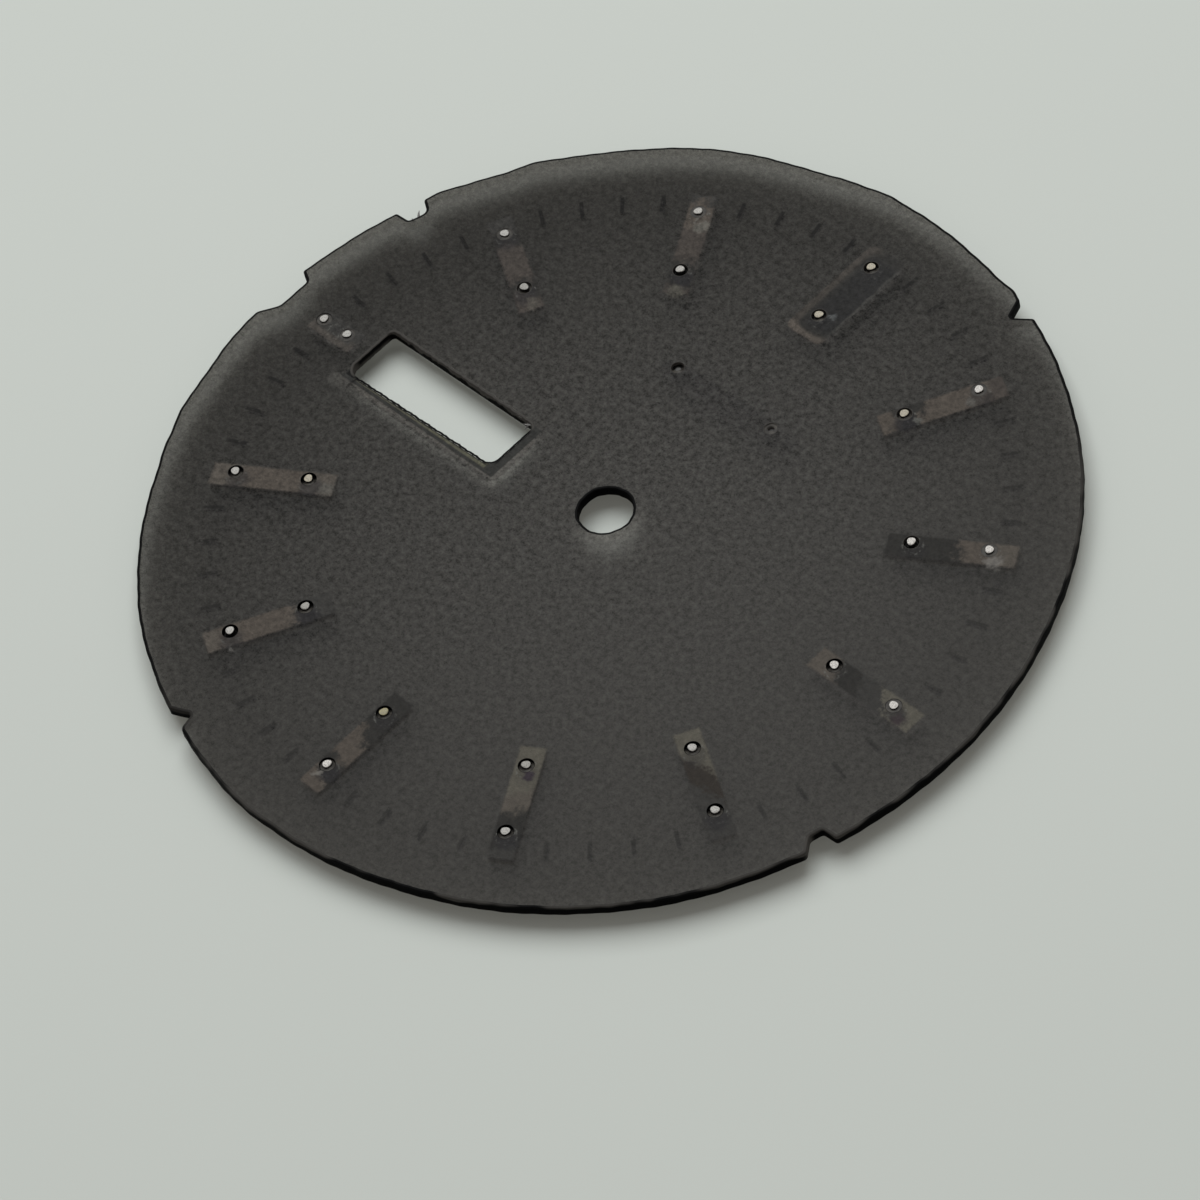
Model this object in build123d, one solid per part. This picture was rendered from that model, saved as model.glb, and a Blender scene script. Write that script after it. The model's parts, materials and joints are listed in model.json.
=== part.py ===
from build123d import *
import math
import os

# A watch dial seen from its back: a thin translucent plate that carries applied hour markers.
# Millimetres. +Z points out of the back, z = 0 is the back face and the bore axis is the Z axis.
# Twelve o'clock is at +Y. Seen from the back the hours run counter-clockwise, so three is at -X.

# Plate
dial_diameter = 29.0
plate_thickness = 0.36
rim_break = 0.03
hand_bore_diameter = 1.70
cut_overrun = 1.0

# Locating notches in the rim, at angles counter-clockwise from twelve o'clock
notch_angles = (70, 160, 250, 340)
notch_mouth_width = 0.95
notch_floor_width = 0.50
notch_depth = 0.52
notch_mouth_radius = 0.08
notch_floor_radius = 0.12

# Wide shallow recess in the rim behind three o'clock
recess_angle = 90
recess_mouth_width = 2.10
recess_floor_width = 1.10
recess_depth = 0.41
recess_mouth_radius = 0.25
recess_floor_radius = 0.30

# Day and date window, inside the short marker at three o'clock
window_length = 6.37
window_width = 2.00
window_corner_radius = 0.15
window_marker_gap = 0.605

# Frame round the window on the front face, bevelled down towards the opening
frame_border = 0.24
frame_height = 0.14
frame_lip_height = 0.02
frame_top_width = 0.07

# Hour markers
hour_count = 12
hour_step = 30
marker_rim_gap = 1.755
marker_length = 4.02
marker_width = 0.82
twelve_marker_width = 1.44
marker_height = 0.50
marker_bevel = 0.12
short_marker_rim_gap = 1.625
short_marker_length = 1.80

# Pegs behind the markers, through holes in the plate
peg_diameter = 0.28
peg_tip_round = 0.05
peg_proud = 0.09
peg_hole_diameter = 0.48
peg_end_inset = 0.815
short_peg_end_inset = 0.375

# Adhesive in the peg holes: most holes are filled part way, some up to the back face
adhesive_low_recess = 0.16
adhesive_full_recess = 0.02
fully_filled_outer_hours = (1, 2, 3, 6, 9, 10)
fully_filled_inner_hours = (3,)

# Luminous filling in a groove along each marker
groove_width = 0.30
groove_depth = 0.14
groove_end_wall = 0.35
filling_recess = 0.02
twelve_groove_pitch = 0.60

# Plain applied bar below twelve o'clock
badge_marker_gap = 3.355
badge_length = 5.60
badge_width = 0.80
badge_height = 0.30
badge_bevel = 0.08
badge_peg_diameter = 0.24
badge_peg_recess = 0.10
badge_hole_diameter = 0.42
badge_peg_places = (-2.10, 1.88)

# Printed minute track
minute_step = 6
minute_mark_rim_gap = 1.85
minute_mark_length = 0.62
minute_mark_width = 0.12
print_thickness = 0.02

# What follows from the sizes above
dial_radius = dial_diameter / 2
front_face = -plate_thickness
marker_face = front_face - marker_height
marker_outer_end = dial_radius - marker_rim_gap
marker_inner_end = marker_outer_end - marker_length
short_marker_outer_end = dial_radius - short_marker_rim_gap
short_marker_inner_end = short_marker_outer_end - short_marker_length
window_centre_radius = short_marker_inner_end - window_marker_gap - window_length / 2
badge_centre_radius = marker_inner_end - badge_marker_gap
minute_mark_centre_radius = dial_radius - minute_mark_rim_gap - minute_mark_length / 2
hours = range(1, hour_count + 1)


def at_clock_angle(shape, angle):
    """Turn a shape built at twelve o'clock to an angle counter-clockwise from there."""
    return Rot(0, 0, angle) * shape


def slab(outline, low, high):
    """Raise a flat outline into a solid between two heights."""
    return extrude(Pos(0, 0, low) * outline, high - low)


def pin(x, y, diameter, low, high):
    """Upright round pin between two heights."""
    return slab(Pos(x, y) * Circle(diameter / 2), low, high)


def rim_cut(mouth_width, floor_width, depth, floor_radius):
    """Outline of a cut into the rim at twelve o'clock, wider at its mouth than at its floor."""
    floor_y = dial_radius - depth
    mouth_y = math.sqrt(dial_radius**2 - (mouth_width / 2) ** 2)
    outline = Polygon(
        (-floor_width / 2, floor_y),
        (floor_width / 2, floor_y),
        (mouth_width / 2, mouth_y),
        (mouth_width / 2, dial_radius + cut_overrun),
        (-mouth_width / 2, dial_radius + cut_overrun),
        (-mouth_width / 2, mouth_y),
        align=None,
    )
    return fillet(outline.vertices().group_by(Axis.Y)[0], floor_radius)


def cut_rim(outline, angle, mouth_width, floor_width, depth, floor_radius, mouth_radius):
    """Cut the rim outline at an angle and round the two corners of the mouth."""
    turned = at_clock_angle(outline, -angle) - rim_cut(mouth_width, floor_width, depth, floor_radius)
    corners = [
        corner
        for corner in turned.vertices()
        if corner.Y > dial_radius - depth and abs(abs(corner.X) * 2 - mouth_width) < mouth_radius / 2
    ]
    return at_clock_angle(fillet(corners, mouth_radius), angle)


def window_outline(border):
    """Window outline, grown on every side by a border."""
    outline = Rectangle(window_length + 2 * border, window_width + 2 * border)
    rounded = fillet(outline.vertices(), window_corner_radius + border)
    return Pos(-window_centre_radius, 0) * rounded


def marker_span(hour):
    """Distances of a marker's inner and outer end from the bore axis."""
    if hour == 3:
        return short_marker_inner_end, short_marker_outer_end
    return marker_inner_end, marker_outer_end


def marker_pegs(hour):
    """Distances of a marker's two pegs from the bore axis."""
    inner_end, outer_end = marker_span(hour)
    inset = short_peg_end_inset if hour == 3 else peg_end_inset
    return inner_end + inset, outer_end - inset


def marker_grooves(hour):
    """Groove outlines of a marker built at twelve o'clock: one, or two side by side at twelve."""
    inner_end, outer_end = marker_span(hour)
    groove = Pos(0, (inner_end + outer_end) / 2) * Rectangle(
        groove_width, outer_end - inner_end - 2 * groove_end_wall
    )
    if hour == 12:
        return [Pos(side * twelve_groove_pitch / 2, 0) * groove for side in (-1, 1)]
    return [groove]


def peg(x, y, diameter, tip):
    """Round peg from the front face up to its rounded tip."""
    shank = pin(x, y, diameter, front_face, tip)
    return fillet(shank.edges().group_by(Axis.Z)[-1], peg_tip_round)


def make_dial_plate():
    """Plate with its rim cuts, window, hand bore and peg holes."""
    outline = Circle(dial_radius)
    for angle in notch_angles:
        outline = cut_rim(
            outline, angle, notch_mouth_width, notch_floor_width,
            notch_depth, notch_floor_radius, notch_mouth_radius,
        )
    outline = cut_rim(
        outline, recess_angle, recess_mouth_width, recess_floor_width,
        recess_depth, recess_floor_radius, recess_mouth_radius,
    )
    plate = slab(outline, front_face, 0)
    plate = chamfer(plate.edges().group_by(Axis.Z)[-1], rim_break)
    plate -= slab(window_outline(0), front_face - cut_overrun, cut_overrun)
    plate -= pin(0, 0, hand_bore_diameter, front_face - cut_overrun, cut_overrun)
    for hour in hours:
        for distance in marker_pegs(hour):
            hole = pin(0, distance, peg_hole_diameter, front_face - cut_overrun, cut_overrun)
            plate -= at_clock_angle(hole, hour * hour_step)
    for place in badge_peg_places:
        plate -= pin(
            place, badge_centre_radius, badge_hole_diameter, front_face - cut_overrun, cut_overrun
        )
    return plate


def make_marker(hour):
    """Bevelled marker with its grooves and its two pegs."""
    inner_end, outer_end = marker_span(hour)
    width = twelve_marker_width if hour == 12 else marker_width
    body = slab(
        Pos(0, (inner_end + outer_end) / 2) * Rectangle(width, outer_end - inner_end),
        marker_face, front_face,
    )
    body = chamfer(body.edges().group_by(Axis.Z)[0], marker_bevel)
    for groove in marker_grooves(hour):
        body -= slab(groove, marker_face - cut_overrun, marker_face + groove_depth)
    for distance in marker_pegs(hour):
        body += peg(0, distance, peg_diameter, peg_proud)
    return at_clock_angle(body, hour * hour_step)


def make_filling(hour):
    """Luminous filling that sits in a marker's grooves, just below its face."""
    fillings = [
        slab(groove, marker_face + filling_recess, marker_face + groove_depth)
        for groove in marker_grooves(hour)
    ]
    return [at_clock_angle(filling, hour * hour_step) for filling in fillings]


def make_window_frame():
    """Frame on the front face whose bevel slopes down to the window's edge."""
    frame_face = front_face - frame_height
    outer = slab(window_outline(frame_border), frame_face, front_face)
    opening = slab(window_outline(0), frame_face - cut_overrun, front_face + cut_overrun)
    funnel = loft([
        Pos(0, 0, frame_face) * window_outline(frame_border - frame_top_width),
        Pos(0, 0, front_face - frame_lip_height) * window_outline(0),
    ])
    return outer - opening - funnel


def make_badge():
    """Plain bar with round ends, a bevel and two pegs that stop inside their holes."""
    badge_face = front_face - badge_height
    bar = slab(Pos(0, badge_centre_radius) * SlotOverall(badge_length, badge_width), badge_face, front_face)
    bar = chamfer(bar.edges().group_by(Axis.Z)[0], badge_bevel)
    for place in badge_peg_places:
        bar += peg(place, badge_centre_radius, badge_peg_diameter, -badge_peg_recess)
    return bar


def make_minute_track():
    """Printed marks on the front face, one for each minute that has no hour marker."""
    mark = slab(
        Pos(0, minute_mark_centre_radius) * Rectangle(minute_mark_width, minute_mark_length),
        front_face - print_thickness, front_face,
    )
    angles = [angle for angle in range(0, 360, minute_step) if angle % hour_step]
    return [at_clock_angle(mark, angle) for angle in angles]


def adhesive_ring(x, y, peg_width, hole_width, recess):
    """Ring of adhesive between a peg and its hole."""
    ring = Circle(hole_width / 2) - Circle(peg_width / 2)
    return slab(Pos(x, y) * ring, front_face, -recess)


def make_peg_adhesive():
    """All adhesive rings, as separate solids."""
    rings = []
    for hour in hours:
        filled_hours = (fully_filled_inner_hours, fully_filled_outer_hours)
        for distance, filled in zip(marker_pegs(hour), filled_hours):
            recess = adhesive_full_recess if hour in filled else adhesive_low_recess
            ring = adhesive_ring(0, distance, peg_diameter, peg_hole_diameter, recess)
            rings.append(at_clock_angle(ring, hour * hour_step))
    for place in badge_peg_places:
        rings.append(
            adhesive_ring(
                place, badge_centre_radius, badge_peg_diameter, badge_hole_diameter, adhesive_low_recess
            )
        )
    return rings


def write(name, shapes):
    """Write one node's solids to its own file."""
    solids = [solid for shape in shapes for solid in shape.solids()]
    node = Compound(label=name, children=solids) if len(solids) > 1 else solids[0]
    export_step(node, f"parts/{name}.step")


os.makedirs("parts", exist_ok=True)
write("dial_plate", [make_dial_plate()])
for hour in hours:
    write(f"hour_marker_{hour:02d}", [make_marker(hour)])
    write(f"luminous_filling_{hour:02d}", make_filling(hour))
write("window_frame", [make_window_frame()])
write("badge_bar", [make_badge()])
write("minute_track", make_minute_track())
write("peg_adhesive", make_peg_adhesive())
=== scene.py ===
"""Watch dial lying on its front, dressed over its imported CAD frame.

Sizes are in millimetres until a mesh is written. +Z points out of the back, the back face is at z = 0
and the bore axis is the Z axis. Twelve o'clock is at +Y and, seen from the back, the hours run
counter-clockwise, so three o'clock is at -X. A clock angle is counted the same way from twelve.
"""

import json
import logging
import math
from dataclasses import dataclass
from enum import Enum
from typing import Callable, Sequence, Union

import bpy
import numpy as np
from mathutils import Matrix, Vector
from mathutils.geometry import delaunay_2d_cdt

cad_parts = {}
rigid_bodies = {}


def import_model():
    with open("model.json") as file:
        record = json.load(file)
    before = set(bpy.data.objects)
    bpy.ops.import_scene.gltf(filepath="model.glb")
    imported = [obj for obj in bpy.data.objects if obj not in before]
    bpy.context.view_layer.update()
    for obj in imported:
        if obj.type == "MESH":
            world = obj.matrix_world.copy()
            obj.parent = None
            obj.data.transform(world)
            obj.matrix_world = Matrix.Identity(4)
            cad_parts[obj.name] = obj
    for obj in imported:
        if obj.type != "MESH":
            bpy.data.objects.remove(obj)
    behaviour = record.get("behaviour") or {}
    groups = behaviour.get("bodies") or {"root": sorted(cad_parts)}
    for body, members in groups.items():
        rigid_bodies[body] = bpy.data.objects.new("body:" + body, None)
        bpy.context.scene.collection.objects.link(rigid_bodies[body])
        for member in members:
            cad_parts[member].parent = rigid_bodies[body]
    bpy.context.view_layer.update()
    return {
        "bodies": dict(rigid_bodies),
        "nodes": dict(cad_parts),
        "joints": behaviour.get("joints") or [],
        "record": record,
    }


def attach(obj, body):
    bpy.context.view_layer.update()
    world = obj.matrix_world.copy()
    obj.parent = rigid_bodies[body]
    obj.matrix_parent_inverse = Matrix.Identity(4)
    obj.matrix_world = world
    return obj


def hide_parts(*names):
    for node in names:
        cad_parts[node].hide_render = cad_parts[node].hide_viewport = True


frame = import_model()

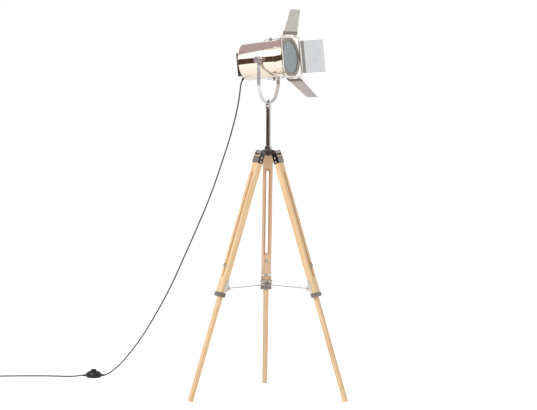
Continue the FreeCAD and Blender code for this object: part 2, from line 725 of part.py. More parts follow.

◆ **The task**:
Only the lines from the one bearing "return rings" through the one bearing "for body, members" should be repeated, exactly as given.

◆ **Answer to the exercise**:
    return rings


def write(name, shapes):
    """Write one node's solids to its own file."""
    solids = [solid for shape in shapes for solid in shape.solids()]
    node = Compound(label=name, children=solids) if len(solids) > 1 else solids[0]
    export_step(node, f"parts/{name}.step")


os.makedirs("parts", exist_ok=True)
write("dial_plate", [make_dial_plate()])
for hour in hours:
    write(f"hour_marker_{hour:02d}", [make_marker(hour)])
    write(f"luminous_filling_{hour:02d}", make_filling(hour))
write("window_frame", [make_window_frame()])
write("badge_bar", [make_badge()])
write("minute_track", make_minute_track())
write("peg_adhesive", make_peg_adhesive())
=== scene.py ===
"""Watch dial lying on its front, dressed over its imported CAD frame.

Sizes are in millimetres until a mesh is written. +Z points out of the back, the back face is at z = 0
and the bore axis is the Z axis. Twelve o'clock is at +Y and, seen from the back, the hours run
counter-clockwise, so three o'clock is at -X. A clock angle is counted the same way from twelve.
"""

import json
import logging
import math
from dataclasses import dataclass
from enum import Enum
from typing import Callable, Sequence, Union

import bpy
import numpy as np
from mathutils import Matrix, Vector
from mathutils.geometry import delaunay_2d_cdt

cad_parts = {}
rigid_bodies = {}


def import_model():
    with open("model.json") as file:
        record = json.load(file)
    before = set(bpy.data.objects)
    bpy.ops.import_scene.gltf(filepath="model.glb")
    imported = [obj for obj in bpy.data.objects if obj not in before]
    bpy.context.view_layer.update()
    for obj in imported:
        if obj.type == "MESH":
            world = obj.matrix_world.copy()
            obj.parent = None
            obj.data.transform(world)
            obj.matrix_world = Matrix.Identity(4)
            cad_parts[obj.name] = obj
    for obj in imported:
        if obj.type != "MESH":
            bpy.data.objects.remove(obj)
    behaviour = record.get("behaviour") or {}
    groups = behaviour.get("bodies") or {"root": sorted(cad_parts)}
    for body, members in groups.items():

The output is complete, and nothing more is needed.